I did not. Thanks for the nudge! This slipped off my radar.
I still can reproduce the error $ for i in $(seq 0 999);do printf "."; /usr/bin/fetch -q -a -o INDEX.bz2 https://www.FreeBSD.org/ports/INDEX-12.bz2;done ...................................................................................................................................................................................................................................................................................................................................................fetch: INDEX.bz2 appears to be truncated: 2157442/2383323 bytes .......................................................................................................fetch: INDEX.bz2 appears to be truncated: 839819/2383323 bytes .fetch: INDEX.bz2 appears to be truncated: 1758337/2383323 bytes ..................................................................................................................................................................................................................................................................................................................................................................................................fetch: INDEX.bz2 appears to be truncated: 1571602/2383323 bytes ......................................fetch: INDEX.bz2 appears to be truncated: 2118718/2383323 bytes ................................................................... [...]

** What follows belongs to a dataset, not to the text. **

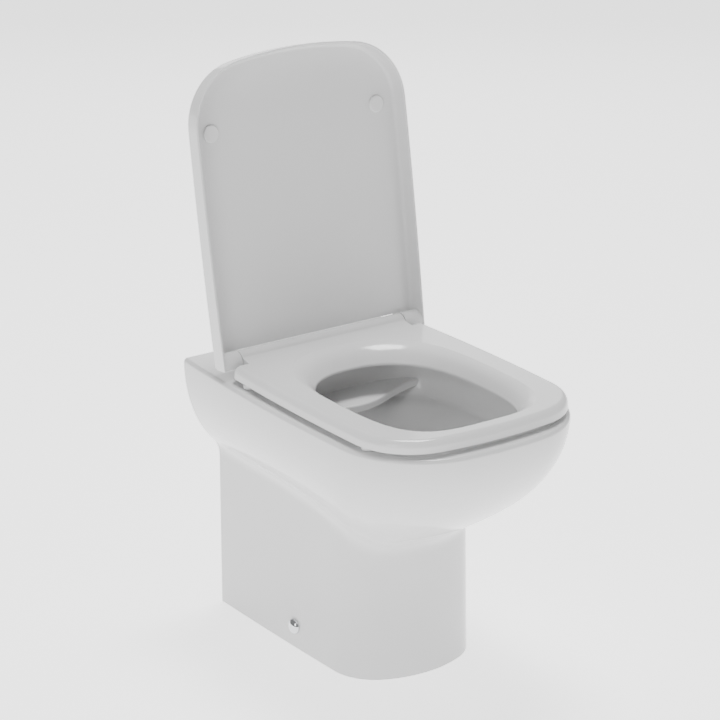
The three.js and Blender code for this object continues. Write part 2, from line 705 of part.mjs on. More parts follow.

In case anyone is interested, I am mirroring the INDEX files for major versions 11, 12, 13, 14 and update them every 10 minutes. Feel free to use by adding the following line to /etc/make.conf: MASTER_SITE_INDEX=http://snow.critical.ch/fbsd-ports-index/
So this keeps coming up. I'll try to find out where is file is generated. Assign it to me so it goes a little higher on my list.

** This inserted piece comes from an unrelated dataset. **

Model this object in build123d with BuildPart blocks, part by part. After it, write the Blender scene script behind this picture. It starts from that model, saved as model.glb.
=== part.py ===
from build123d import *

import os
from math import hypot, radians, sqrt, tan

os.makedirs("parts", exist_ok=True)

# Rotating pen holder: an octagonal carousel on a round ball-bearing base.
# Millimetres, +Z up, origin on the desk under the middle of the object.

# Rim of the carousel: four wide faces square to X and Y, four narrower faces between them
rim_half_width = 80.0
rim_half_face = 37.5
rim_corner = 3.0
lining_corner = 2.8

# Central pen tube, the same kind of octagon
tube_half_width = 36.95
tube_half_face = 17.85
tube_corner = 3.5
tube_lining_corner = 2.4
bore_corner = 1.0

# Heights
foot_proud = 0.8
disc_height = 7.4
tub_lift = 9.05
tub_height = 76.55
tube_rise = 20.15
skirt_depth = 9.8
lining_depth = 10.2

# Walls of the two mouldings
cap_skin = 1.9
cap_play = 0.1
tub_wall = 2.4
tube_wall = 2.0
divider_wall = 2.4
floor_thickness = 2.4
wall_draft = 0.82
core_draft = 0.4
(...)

Not sure if it helps... but apparently the size I get on a quick succession of retries increases each time, and fetch restarts from scratch. (where, by contrast, wget -c would pick up where it left off). The final fetch was successful. Very wild guessing and stupid question: Is this a live view of a cache or reverse proxy or load balancer slowly downloading a file and serving the part of it that it already has, without atomic replacement of a prior copy? /usr/ports/INDEX-13.bz2 30% of 2353 kB 1215 kBps 02s fetch: /usr/ports/INDEX-13.bz2 appears to be truncated: 746972/2409975 bytes *** Error code 1 Stop. make: stopped in /usr/ports /usr/bin/env fetch -am -o /usr/ports/INDEX-13.bz2 https://www.FreeBSD.org/ports/INDEX-13.bz2 /usr/ports/INDEX-13.bz2 49% of 2353 kB 1583 kBps 01s fetch: /usr/ports/INDEX-13.bz2 appears to be truncated: 1181373/2409975 bytes *** Error code 1 Stop. make: stopped in /usr/ports /usr/bin/env fetch -am -o /usr/ports/INDEX-13.bz2 https://www.FreeBSD.org/ports/INDEX-13.bz2 /usr/ports/INDEX-13.bz2 62% of 2353 kB 1838 kBps 00s fetch: /usr/ports/INDEX-13.bz2 appears to be truncated: 1503200/2409975 bytes *** Error code 1 Stop. make: stopped in /usr/ports /usr/bin/env fetch -am -o /usr/ports/INDEX-13.bz2 https://www.FreeBSD.org/ports/INDEX-13.bz2 /usr/ports/INDEX-13.bz2 76% of 2353 kB 2130 kBps 01s fetch: /usr/ports/INDEX-13.bz2 appears to be truncated: 1851401/2409975 bytes *** Error code 1 Stop. make: stopped in /usr/ports /usr/bin/env fetch -am -o /usr/ports/INDEX-13.bz2 https://www.FreeBSD.org/ports/INDEX-13.bz2 /usr/ports/INDEX-13.bz2 90% of 2353 kB 2418 kBps 01s fetch: /usr/ports/INDEX-13.bz2 appears to be truncated: 2179716/2409975 bytes *** Error code 1 Stop. make: stopped in /usr/ports /usr/bin/env fetch -am -o /usr/ports/INDEX-13.bz2 https://www.FreeBSD.org/ports/INDEX-13.bz2 /usr/ports/INDEX-13.bz2 2353 kB 2482 kBps 01s
It does look like an atomicity problem, but I'm not sure where it occurs. I suspect this rsync on bit0: nice lockf -s -t 0 /home/bitmir/.index.lock \ /usr/local/bin/rsync -vaH --delete --time-limit=9 \ rsync://portsindexbuild.nyi.FreeBSD.org/ports-index/ \ /home/bit/ports-index/ >> /var/log/sync-ports-index.log 2>&1 Investigating ...
(In reply to Philip Paeps from comment #25) Suggestion: Use rsync's --bwlimit=RATE flag to make the rsync take longer so you have more time to see what's happening?
clusteradm made several improvements to the web frontend infrastructure yesterday. We believe that these finally fixed this problem. I'll leave this bug open for a couple more days to let others confirm (or deny) that this is the case.
(In reply to Philip Paeps from comment #27) I can confirm it's fixed, the last three days without any issue. Thank you!
I'll mark this as fixed now. Sorry this took so long to resolve.
The last time I saw this happen was on October 23rd; thanks for the fix!